Sidekiq process will use the pool defined in
config/database.yml similarly as Puma. All Sidekiq threads in a Sidekiq process can use a common pool of connections.
If you run multiple servers (Heroku dynos), then it works similarly to the Puma example.
2 servers (dynos) X 1 Sidekiq process X 10 Sidekiq threads = 20 DB connections will be open.
You need to have a pool size of at least 10 in
config/database.yml because Sidekiq by default, uses 10 threads.
If you use a pool size lower than 10 then Sidekiq threads will be fighting for access to limited connections in the pool. It could be fine for some time, but you should be aware that this can increase your job's processing time because not all Sidekiq threads will use DB connections in parallel. It can also lead to a problem described here.
Sidekiq uses the Redis database to store async jobs. It would be best if you calculate DB connections to Redis as well as Postgres connections. A Sidekiq server process requires at least (concurrency + 5) connections. The
concurrency option is the number of Sidekiq threads per Sidekiq process.

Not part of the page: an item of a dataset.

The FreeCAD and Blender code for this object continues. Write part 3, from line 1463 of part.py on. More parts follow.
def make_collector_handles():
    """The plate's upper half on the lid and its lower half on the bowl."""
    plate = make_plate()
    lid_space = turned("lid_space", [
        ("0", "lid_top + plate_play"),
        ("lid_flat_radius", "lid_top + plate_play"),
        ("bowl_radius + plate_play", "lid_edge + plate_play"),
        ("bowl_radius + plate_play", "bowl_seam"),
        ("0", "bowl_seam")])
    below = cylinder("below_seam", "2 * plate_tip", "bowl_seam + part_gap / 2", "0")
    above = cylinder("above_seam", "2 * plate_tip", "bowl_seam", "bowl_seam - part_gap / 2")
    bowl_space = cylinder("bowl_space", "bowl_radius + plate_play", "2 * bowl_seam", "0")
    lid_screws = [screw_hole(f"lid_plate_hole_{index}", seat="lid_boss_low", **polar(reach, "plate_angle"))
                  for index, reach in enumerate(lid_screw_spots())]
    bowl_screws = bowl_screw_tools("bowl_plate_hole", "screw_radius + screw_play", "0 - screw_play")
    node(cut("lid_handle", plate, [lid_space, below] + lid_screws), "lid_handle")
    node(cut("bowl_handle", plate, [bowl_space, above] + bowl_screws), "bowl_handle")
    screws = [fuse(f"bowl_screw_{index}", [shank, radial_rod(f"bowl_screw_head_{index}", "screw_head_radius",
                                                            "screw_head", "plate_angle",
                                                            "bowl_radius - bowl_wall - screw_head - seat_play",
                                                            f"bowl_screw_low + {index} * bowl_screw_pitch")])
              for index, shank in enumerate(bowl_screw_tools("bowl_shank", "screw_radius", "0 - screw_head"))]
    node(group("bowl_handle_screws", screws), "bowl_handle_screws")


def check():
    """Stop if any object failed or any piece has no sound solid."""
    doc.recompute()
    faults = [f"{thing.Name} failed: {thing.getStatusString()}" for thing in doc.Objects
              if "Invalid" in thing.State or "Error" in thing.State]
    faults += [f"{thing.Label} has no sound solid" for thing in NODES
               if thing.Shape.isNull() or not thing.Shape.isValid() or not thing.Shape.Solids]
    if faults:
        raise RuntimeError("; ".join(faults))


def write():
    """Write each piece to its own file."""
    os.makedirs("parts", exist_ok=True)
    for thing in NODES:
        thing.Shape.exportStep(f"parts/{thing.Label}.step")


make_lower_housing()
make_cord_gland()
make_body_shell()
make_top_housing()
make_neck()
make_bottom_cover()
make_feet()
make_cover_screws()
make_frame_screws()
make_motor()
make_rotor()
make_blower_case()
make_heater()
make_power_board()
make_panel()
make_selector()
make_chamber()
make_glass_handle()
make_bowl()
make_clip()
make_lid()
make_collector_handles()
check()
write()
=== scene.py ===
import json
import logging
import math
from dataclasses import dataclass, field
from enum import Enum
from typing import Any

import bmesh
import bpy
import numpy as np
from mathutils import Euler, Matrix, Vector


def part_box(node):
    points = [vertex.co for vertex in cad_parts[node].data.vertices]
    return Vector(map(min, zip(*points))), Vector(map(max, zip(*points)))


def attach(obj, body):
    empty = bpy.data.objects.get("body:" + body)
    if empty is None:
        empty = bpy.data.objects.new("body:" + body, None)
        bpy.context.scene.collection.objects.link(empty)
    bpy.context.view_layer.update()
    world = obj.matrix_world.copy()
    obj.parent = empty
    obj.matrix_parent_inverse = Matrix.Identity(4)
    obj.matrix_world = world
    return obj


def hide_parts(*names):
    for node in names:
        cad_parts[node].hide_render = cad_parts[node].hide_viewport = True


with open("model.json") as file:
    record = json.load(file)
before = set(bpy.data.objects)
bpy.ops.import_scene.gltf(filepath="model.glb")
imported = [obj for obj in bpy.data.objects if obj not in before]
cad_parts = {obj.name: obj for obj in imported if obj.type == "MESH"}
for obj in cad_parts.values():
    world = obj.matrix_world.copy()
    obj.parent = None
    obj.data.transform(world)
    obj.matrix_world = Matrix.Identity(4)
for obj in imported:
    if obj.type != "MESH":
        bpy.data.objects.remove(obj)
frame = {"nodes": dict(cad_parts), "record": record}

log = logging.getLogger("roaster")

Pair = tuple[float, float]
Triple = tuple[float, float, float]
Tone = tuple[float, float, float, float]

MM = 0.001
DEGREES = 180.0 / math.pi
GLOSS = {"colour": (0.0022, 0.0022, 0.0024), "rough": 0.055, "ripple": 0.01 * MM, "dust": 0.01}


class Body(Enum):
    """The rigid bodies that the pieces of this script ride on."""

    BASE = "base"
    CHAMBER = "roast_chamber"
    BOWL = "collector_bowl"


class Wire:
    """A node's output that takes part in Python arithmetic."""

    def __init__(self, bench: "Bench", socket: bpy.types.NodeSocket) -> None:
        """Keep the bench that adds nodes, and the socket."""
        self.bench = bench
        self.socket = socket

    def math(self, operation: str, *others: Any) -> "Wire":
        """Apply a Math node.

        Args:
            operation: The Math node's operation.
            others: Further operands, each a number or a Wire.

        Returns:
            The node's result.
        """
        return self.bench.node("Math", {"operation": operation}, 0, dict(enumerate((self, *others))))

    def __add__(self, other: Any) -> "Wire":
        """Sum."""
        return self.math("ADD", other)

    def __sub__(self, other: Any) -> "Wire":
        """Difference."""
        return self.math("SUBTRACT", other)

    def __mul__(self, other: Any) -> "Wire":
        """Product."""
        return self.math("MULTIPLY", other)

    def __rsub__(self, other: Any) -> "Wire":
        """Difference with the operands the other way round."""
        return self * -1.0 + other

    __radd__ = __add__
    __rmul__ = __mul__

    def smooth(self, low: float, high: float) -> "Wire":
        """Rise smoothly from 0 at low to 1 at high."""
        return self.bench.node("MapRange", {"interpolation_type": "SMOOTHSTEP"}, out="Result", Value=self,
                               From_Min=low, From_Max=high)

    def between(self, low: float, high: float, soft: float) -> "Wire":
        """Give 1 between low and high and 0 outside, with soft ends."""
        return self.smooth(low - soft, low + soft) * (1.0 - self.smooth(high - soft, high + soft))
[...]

Using the previous example:
2 servers (dynos) X 1 Sidekiq process X 10 Sidekiq threads = 2 servers (dynos) X 1 Sidekiq process X (10 + 5) = 30 Redis connections required.
More in Sidekiq docs.
If you use Redis for processing background jobs, then it's not just the Sidekiq process that is using Redis connections. Your Puma process and threads can use Redis to add new jobs to the Sidekiq queue as well. Typically you will have 1 Redis connection per 1 Puma thread.
If you explicitly open a new Redis connection with
Redis.new, this can create a new connection per the Puma thread as well.
We covered a few examples of Postgres and Redis on calculating DB connections needed by your Rails application. I hope this will give you a better understanding of how to estimate how many DB connections you need on your database level to serve your application's demands properly.